Building Blocks of a Context OS
A practical Context OS has a catalog layer (tables, columns, lineage), a policy layer (rules, owners, consents), an observation layer (query logs, run history), a retrieval layer (SQL, vector, graph), and a trace layer (who saw what). The layers can be composed from existing tools — a data catalog, an OPA policy engine, a vector DB, a graph DB — but the composition is the product.
Data Workers as a Context OS
Data Workers is effectively a Context OS for data agents: the catalog agent owns structured retrieval, the governance agent owns policy enforcement, the observability agent owns traces, and all 14 agents share a hash-chain audit log. See AI for data infrastructure for the full architecture, or compare to the 4-layer AI engineering system that inspired the pattern.
The Scheduler Analogy
If you squint, a Context OS looks a lot like a process scheduler in a traditional operating system. It decides which facts get into which agent at what time, with what priority, under what quotas. A naive scheduler that hands every agent every fact is the equivalent of giving every Unix process full root on the entire disk — it works until it does not, and the first breach is catastrophic. A real scheduler enforces budgets and isolates workloads. For a Context OS, that means per-agent token budgets, per-fact TTLs, and per-task priority queues that guarantee high-stakes workflows beat exploratory ones to the fresh context.
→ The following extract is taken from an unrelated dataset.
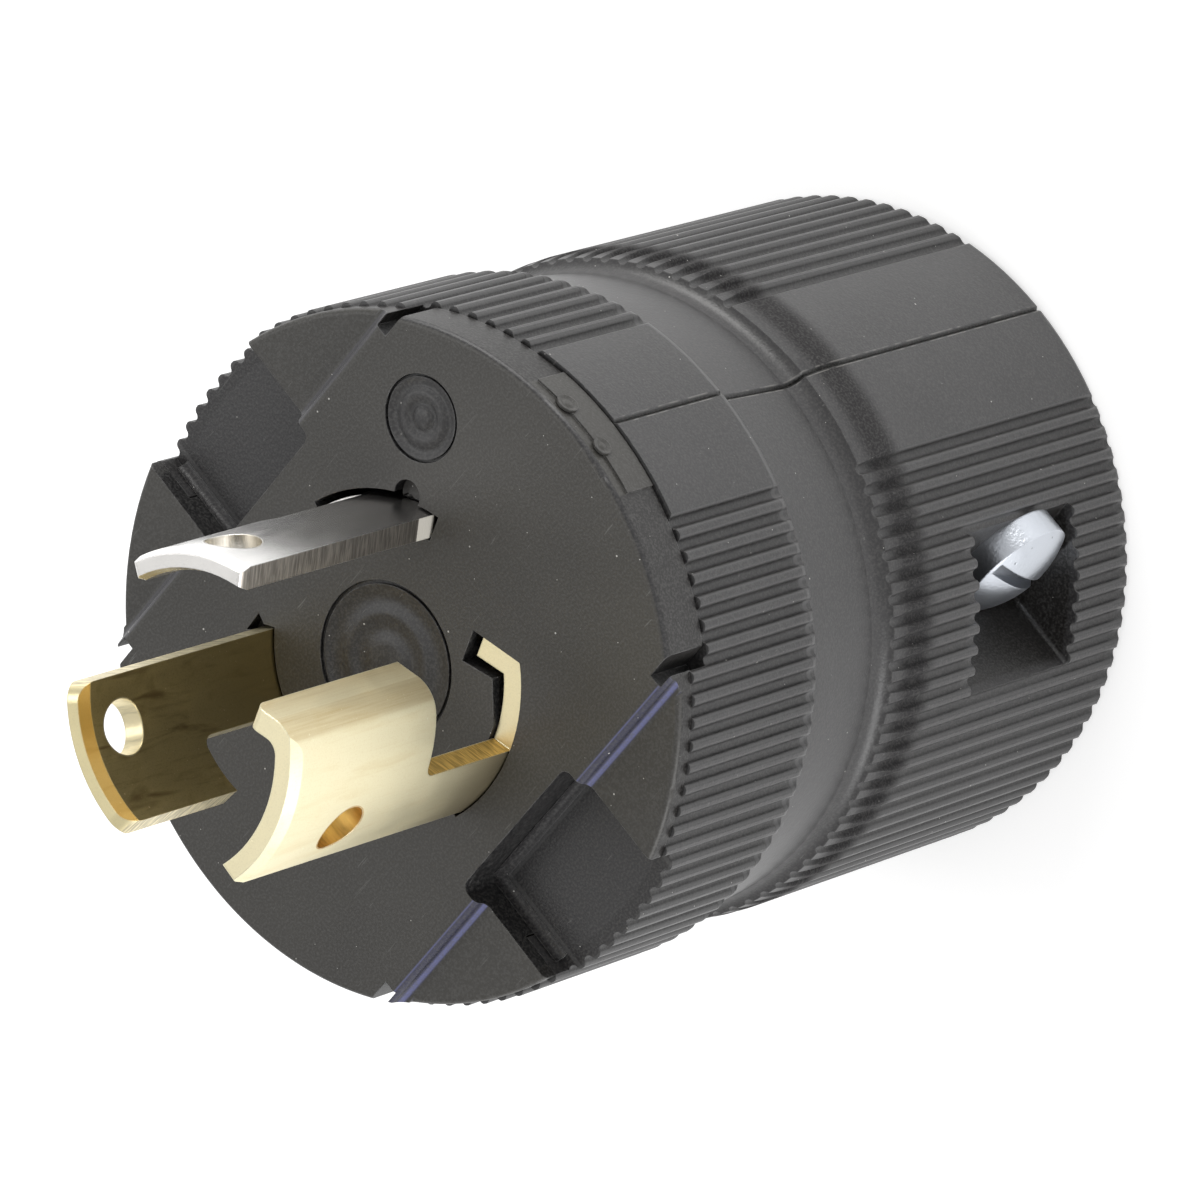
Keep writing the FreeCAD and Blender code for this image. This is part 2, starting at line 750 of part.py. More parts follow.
retainer = new_body("core_retainer")
plate_sketch = new_sketch(retainer, "plate_outline", "XY_Plane", retainer_floor)
circle(plate_sketch, (0, 0), retainer_radius)
for turn in (size.neutral_turn, size.line_turn, size.ground_turn):
    circle(plate_sketch, polar(wire_hole_reach, turn), size.wire_hole_radius)
extrude(retainer, "Pad", "plate", plate_sketch, size.retainer_thickness)


# blades: curved sheet with lock notch, hole, bevelled end and a flat tail

def locking_blade(label, turn, span, reach, corner, hooked=False):
    body = new_body(label)
    low = -span / 2
    high = span / 2
    slant = size.side_slant
    blade_top = size.body_length + reach
    lock_top = size.body_length + size.lock_height
    sketch = new_sketch(body, "sheet_outline", "XY_Plane", blade_foot)
    outside = polar(size.blade_outer, low + slant)
    if hooked:
        root = polar(blade_inner, size.hook_root)
        tip = hook_points(size.fit_gap * 0, size.fit_gap * 0)
        outline(sketch, [(outside[0], outside[1], size.blade_outer), polar(size.blade_outer, high),
                         tip[0], tip[1], (root[0], root[1], -blade_inner), polar(blade_inner, low)])
    else:
        inside = polar(blade_inner, high)
        outline(sketch, [(outside[0], outside[1], size.blade_outer),
                         polar(size.blade_outer, high - slant),
                         (inside[0], inside[1], -blade_inner), polar(blade_inner, low)])
    extrude(body, "Pad", "curved_sheet", sketch, blade_top - blade_foot)

    lock_foot = size.body_length - size.lock_floor
    sketch = new_sketch(body, "lock_notch_outline", "XY_Plane", lock_foot)
    reach_in = size.blade_outer - size.blade_thickness * 5
    notch_start = low + size.neck_span
    notch_end = high + size.neck_span * 1.2
    ring_sector(sketch, reach_in, size.blade_outer + 1.0, notch_start, notch_end)
    shaped = extrude(body, "Pocket", "lock_notch", sketch, size.lock_height + size.lock_floor, upward=True)

    def azimuth(point):
        return math.degrees(math.atan2(point.y, point.x))

    def in_lock_corner(point):
        return near(point.z, lock_top) and near(azimuth(point), notch_start)

    shaped = dress(body, "Fillet", "lock_round", shaped, edges_where(shaped, in_lock_corner),
                   size.lock_round)

    if hooked:
        bend = polar(size.blade_outer, high)
        head_floor = size.body_length.value + 0.1

        def on_head_bend(point):
            return near(point.x, bend[0]) and near(point.y, bend[1]) and point.z > head_floor

        def on_base_bend(point):
            return near(point.x, bend[0]) and near(point.y, bend[1]) and point.z < head_floor

        def on_inner_bend(point):
            return near(point.x, root[0]) and near(point.y, root[1]) and point.z > head_floor

        for name, wanted, radius in (("head_bend", on_head_bend, size.hook_bend),
                                     ("base_bend", on_base_bend, size.hook_base_bend),
                                     ("inner_bend", on_inner_bend, size.hook_inner_bend)):
            shaped = dress(body, "Fillet", name, shaped, edges_where(shaped, wanted), radius)

        def on_hook_tip(point):
            reached = math.hypot(point.x - bend[0].value, point.y - bend[1].value)
            return near(point.z, blade_top) and reached > size.hook_length.value - 0.01 and point.y > 0

        tip_edges = edges_where(shaped, on_hook_tip)
        shaped = dress(body, "Fillet", "hook_tip_round", shaped, tip_edges, size.hook_tip_round)

    def on_end_corner(point):
        angle = azimuth(point)
        at_low = plain(low) - 0.01 < angle < plain(low + slant) + 0.01
        at_high = plain(high - slant) - 0.01 < angle < plain(high) + 0.01 and not hooked
        return near(point.z, blade_top) and (at_low or at_high)

    corners = edges_where(shaped, on_end_corner)
    dress(body, "Fillet", "end_corners", shaped, corners, corner)

    sketch = new_sketch(body, "hole_outline", "YZ_Plane", tilt=low + size.hole_angle)
    circle(sketch, (0, size.body_length + size.hole_height), size.hole_radius)
    extrude(body, "Pocket", "hole", sketch, both=True)

    sketch = new_sketch(body, "bevel_outline", "XZ_Plane")
    start = blade_top - size.bevel_length
    inner_edge = blade_inner + size.bevel_depth
    outer_edge = size.blade_outer - size.bevel_depth
    outline(sketch, [(size.blade_outer, start), (beyond_body, start), (beyond_body, blade_top),
                     (outer_edge, blade_top)])
    if not hooked:
        outline(sketch, [(blade_inner, start), (inner_edge, blade_top),
                         (terminal_nut_face, blade_top), (terminal_nut_face, start)])
    revolve(body, "Groove", "end_bevels", sketch)

    sketch = new_sketch(body, "tail_outline", "XY_Plane", size.spigot_end)
    rectangle(sketch, tail_inner, tail_outer, -size.tail_half, size.tail_half)
    extrude(body, "Pad", "tail", sketch, tail_top - size.spigot_end)

    sketch = new_sketch(body, "tail_hole_outline", "YZ_Plane")
    circle(sketch, (0, size.terminal_height), size.terminal_shank_radius + size.fit_gap)
    extrude(body, "Pocket", "tail_hole", sketch, both=True)
    turn_about_axis(body, turn)
    return body


locking_blade("neutral_blade", size.neutral_turn, size.neutral_span, size.blade_reach,
              size.neutral_corner)
locking_blade("line_blade", size.line_turn, size.line_span, size.blade_reach, size.line_corner)
locking_blade("ground_blade", size.ground_turn, size.ground_span, size.ground_reach,
              size.ground_corner, hooked=True)


# screws, clamp plates and nuts

def pan_screw(label, head_radius, head_height, shank_radius, length):
    """A screw with a domed head above Z = 0 and its shank below."""
    body = new_body(label)
    sketch = new_sketch(body, "screw_outline", "XZ_Plane")
    rim = head_height * size.rim_share
    dome = head_height - rim
    crown = (head_radius * head_radius + dome * dome) / (dome * 2)
    outline(sketch, [(0, -length), (shank_radius, -length), (shank_radius, 0), (head_radius, 0),
                     (head_radius, rim, crown), (0, head_height)])
    revolve(body, "Revolution", "turned_blank", sketch)
    sketch = new_sketch(body, "drive_outline", "XY_Plane", head_height, size.drive_turn)
    half = size.drive_width / 2
    rectangle(sketch, -head_radius - 0.2, head_radius + 0.2, -half, half)
    extrude(body, "Pocket", "drive_slot", sketch, size.drive_depth)
    return body


def square_plate(label, side, thickness, hole_radius):
    """A square plate or nut, centred on Z, from Z = 0 upward."""
    body = new_body(label)
    sketch = new_sketch(body, "plate_outline", "XY_Plane")
    half = side / 2
    rectangle(sketch, -half, half, -half, half)
    circle(sketch, (0, 0), hole_radius)
    extrude(body, "Pad", "plate", sketch, thickness)
    return body


def place(body, point, rotation):
    """Puts a body at a point given by sizes, with its own Z axis turned by a rotation."""
    position = FreeCAD.Vector(*[plain(value) for value in point])
    body.Placement = FreeCAD.Placement(position, rotation)
    for axis, value in zip("xyz", point):
        if isinstance(value, Size):
            body.setExpression(".Placement.Base." + axis, value.formula)


def radial_rotation(turn):
    """Lays the body's Z axis along the outward direction at an azimuth."""
    spin = FreeCAD.Rotation(FreeCAD.Vector(0, 0, 1), turn.value)
    return spin * FreeCAD.Rotation(FreeCAD.Vector(0, 1, 0), 90)


def radial_point(reach, turn):
    across = polar(reach, turn)
    return (across[0], across[1], size.terminal_height)


for blade, turn in (("neutral", size.neutral_turn), ("line", size.line_turn),
                    ("ground", size.ground_turn)):
    rotation = radial_rotation(turn)
    screw = pan_screw(blade + "_terminal_screw", size.terminal_head_radius, size.terminal_head_height,
                      size.terminal_shank_radius, terminal_shank_length)
    place(screw, radial_point(plate_outer, turn), rotation)
    clamp = square_plate(blade + "_clamp_plate", size.plate_side, size.plate_thickness,
                         size.terminal_shank_radius + size.thread_gap)
    place(clamp, radial_point(plate_start, turn), rotation)
    nut = square_plate(blade + "_terminal_nut", size.terminal_nut_side, size.terminal_nut_thickness,
                       size.terminal_shank_radius + size.thread_gap)
    place(nut, radial_point(terminal_nut_face, turn), rotation)

for letter, side in (("a", 1), ("b", -1)):
    outward = FreeCAD.Rotation(FreeCAD.Vector(1, 0, 0), 90 * side)
    screw = pan_screw("assembly_screw_" + letter, size.head_radius, size.head_height,
                      size.shank_radius, screw_length)
    place(screw, (screw_x * side, pocket_floor * -side, screw_z), outward)
    nut = square_plate("assembly_nut_" + letter, size.nut_side, size.nut_thickness,
                       size.shank_radius + size.thread_gap)
    place(nut, (screw_x * side, nut_end * side, screw_z), outward)


# rebuild, check every feature, and write one file for each piece

doc.recompute()
problems = []
for item in doc.Objects:
    if "Invalid" in item.State or "Error" in item.State:
        problems.append("%s: %s" % (item.Label, item.State))
    if item.isDerivedFrom("PartDesign::Body"):
        if item.Shape.isNull() or not item.Shape.isValid():
            problems.append("%s: bad shape" % item.Label)
        if len(item.Shape.Solids) != 1:
            problems.append("%s: %d solids" % (item.Label, len(item.Shape.Solids)))
if problems:
    raise RuntimeError("; ".join(problems))

os.makedirs("parts", exist_ok=True)
for item in doc.Objects:
    if item.isDerivedFrom("PartDesign::Body"):
        item.Shape.exportStep("parts/%s.step" % item.Label)
        box = item.Shape.BoundBox
        print("%s %.1f mm3  x %.2f %.2f  y %.2f %.2f  z %.2f %.2f"
              % (item.Label, item.Shape.Volume, box.XMin, box.XMax,
                 box.YMin, box.YMax, box.ZMin, box.ZMax))
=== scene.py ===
import math

import bpy
from mathutils import Matrix, Vector


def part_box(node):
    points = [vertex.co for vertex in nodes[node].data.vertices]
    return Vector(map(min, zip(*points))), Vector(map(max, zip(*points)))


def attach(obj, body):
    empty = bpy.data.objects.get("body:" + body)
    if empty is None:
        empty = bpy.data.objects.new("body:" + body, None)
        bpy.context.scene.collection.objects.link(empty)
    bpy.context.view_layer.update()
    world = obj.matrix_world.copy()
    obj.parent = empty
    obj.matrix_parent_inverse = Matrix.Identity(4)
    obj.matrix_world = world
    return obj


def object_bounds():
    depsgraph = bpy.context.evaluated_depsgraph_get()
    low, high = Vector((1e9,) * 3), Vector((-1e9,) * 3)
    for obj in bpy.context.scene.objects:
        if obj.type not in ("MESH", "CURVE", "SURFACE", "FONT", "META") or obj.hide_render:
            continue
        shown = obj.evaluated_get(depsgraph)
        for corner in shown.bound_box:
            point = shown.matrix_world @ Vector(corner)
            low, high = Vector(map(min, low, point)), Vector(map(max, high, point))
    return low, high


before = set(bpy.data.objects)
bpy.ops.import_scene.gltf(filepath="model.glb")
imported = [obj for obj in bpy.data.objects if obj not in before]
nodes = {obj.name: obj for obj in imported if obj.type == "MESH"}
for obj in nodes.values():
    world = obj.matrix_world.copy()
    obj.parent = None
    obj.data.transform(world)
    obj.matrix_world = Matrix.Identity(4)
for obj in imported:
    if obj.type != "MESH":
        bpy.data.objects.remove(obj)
cad_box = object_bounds()

# The studio: the plug stands on its flat cord end on a pale floor. The camera
# looks down at the blades from one side, rolled so that the plug lies across
# the picture, in the even light of a white room with three soft lamps.
camera_turn = Matrix(((0.53639, 0.62896, 0.56276),
                      (-0.59084, 0.75599, -0.28176),
                      (-0.60265, -0.18138, 0.77712)))
camera_place = Vector((0.274506, -0.137593, 0.403373))
half_picture_pixels = 600
focal_pixels = 8936.05
film_width = 36.0
plug_middle = Vector((0.0, 0.0, 0.030))
room_light = 0.68
floor_shade = (0.8, 0.8, 0.8)
floor_glow = 0.45
white = (1.0, 1.0, 1.0)

bpy.ops.object.select_all(action="DESELECT")
bpy.ops.object.camera_add()
camera = bpy.context.object
camera.name = "studio_camera"
camera.matrix_world = Matrix.Translation(camera_place) @ camera_turn.to_4x4()
camera.data.sensor_width = film_width
camera.data.lens = film_width / 2 * focal_pixels / half_picture_pixels
camera.data.clip_start = 0.01
camera.data.clip_end = 10.0
scene = bpy.context.scene
scene.camera = camera
scene.view_settings.view_transform = "Standard"


def soft_lamp(name, right, up, near, size, power, tint):
    """A softbox placed by the picture's own directions and aimed at the plug."""
    bpy.ops.object.light_add(type="AREA")
    lamp = bpy.context.object
    lamp.name = name
    picture_right, picture_up, to_camera = camera_turn.col[0], camera_turn.col[1], camera_turn.col[2]
    away = picture_right * right + picture_up * up + to_camera * near
    lamp.location = plug_middle + away
    lamp.rotation_mode = "QUATERNION"
    lamp.rotation_quaternion = (-away).to_track_quat("-Z", "Y")
    lamp.data.shape = "RECTANGLE"
    lamp.data.size, lamp.data.size_y = size
    lamp.data.energy = power
    lamp.data.color = tint


soft_lamp("top_softbox", right=-0.05, up=0.50, near=0.12, size=(0.40, 0.25), power=2.4,
          tint=(1.0, 0.99, 0.97))
soft_lamp("left_softbox", right=-0.50, up=0.05, near=0.20, size=(0.25, 0.40), power=0.6, tint=white)
soft_lamp("low_softbox", right=0.25, up=-0.45, near=0.30, size=(0.35, 0.25), power=1.8, tint=white)


class Socket:
    """A shader value that can be used in ordinary sums."""

    def __init__(self, graph, link):
        self.graph = graph
        self.link = link

    def joined(self, other, operation, swapped=False):
        pair = (other, self) if swapped else (self, other)
        return self.graph.node("Math", {"operation": operation}, {0: pair[0], 1: pair[1]})

    def __add__(self, other):
        return self.joined(other, "ADD")

    def __radd__(self, other):
        return self.joined(other, "ADD", True)

    def __sub__(self, other):
        return self.joined(other, "SUBTRACT")

    def __rsub__(self, other):
        return self.joined(other, "SUBTRACT", True)

    def __mul__(self, other):
        return self.joined(other, "MULTIPLY")

    def __truediv__(self, other):
        return self.joined(other, "DIVIDE")

    def __pow__(self, other):
        return self.joined(other, "POWER")

    def __abs__(self):
        return self.graph.node("Math", {"operation": "ABSOLUTE"}, {0: self})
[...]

The scheduler analogy also explains why most context stacks that started as 'just a vector database' end up rebuilding an OS. Every feature a vector database ships that touches multi-agent orchestration is a scheduler feature in disguise: rate limiting, priority, isolation, and audit. Teams either acknowledge this and build the scheduler up front, or they ship a vector database and rebuild it feature by feature as each multi-agent pain point surfaces.
Security and Isolation
A Context OS is a security boundary. It controls which agent can read which fact, which actions require approval, and which outputs get logged. That boundary has to be enforced at the OS level, not inside each agent, because agents are built and retired constantly and consistent enforcement is impossible if every agent has to implement its own access control. The pattern that works is a single policy engine the OS consults before every fact read and every tool call. The policy engine is versioned, tested, and audited like any other security component — and that investment is the difference between a platform regulated customers will buy and a demo they will walk away from.
Common Mistakes
The biggest mistake is treating a vector database as a Context OS. A vector DB stores embeddings and does similarity search — that is one primitive. A Context OS also handles policies, lineage, versioning, and traces. Teams that skip the plumbing end up with fast retrieval and zero auditability, which is fine for chat demos and catastrophic for regulated data. The second mistake is building the OS as a monolith. A Context OS should be composable from existing tools, not a replacement for them.
When to Invest
If you have one agent, you do not need a Context OS yet — but you should design with one in mind. Once you add a second agent or touch a regulated system, the absence of a shared context layer will become painful fast. The early investment in a thin Context OS pays back within a quarter when the second agent ships without reinventing the wheel.
Want to see a production Context OS in action? Book a demo of Data Workers.
A Context OS is the operating layer every serious data agent swarm eventually needs. It is broader than a vector database, narrower than a full data platform, and indispensable once you ship more than one agent.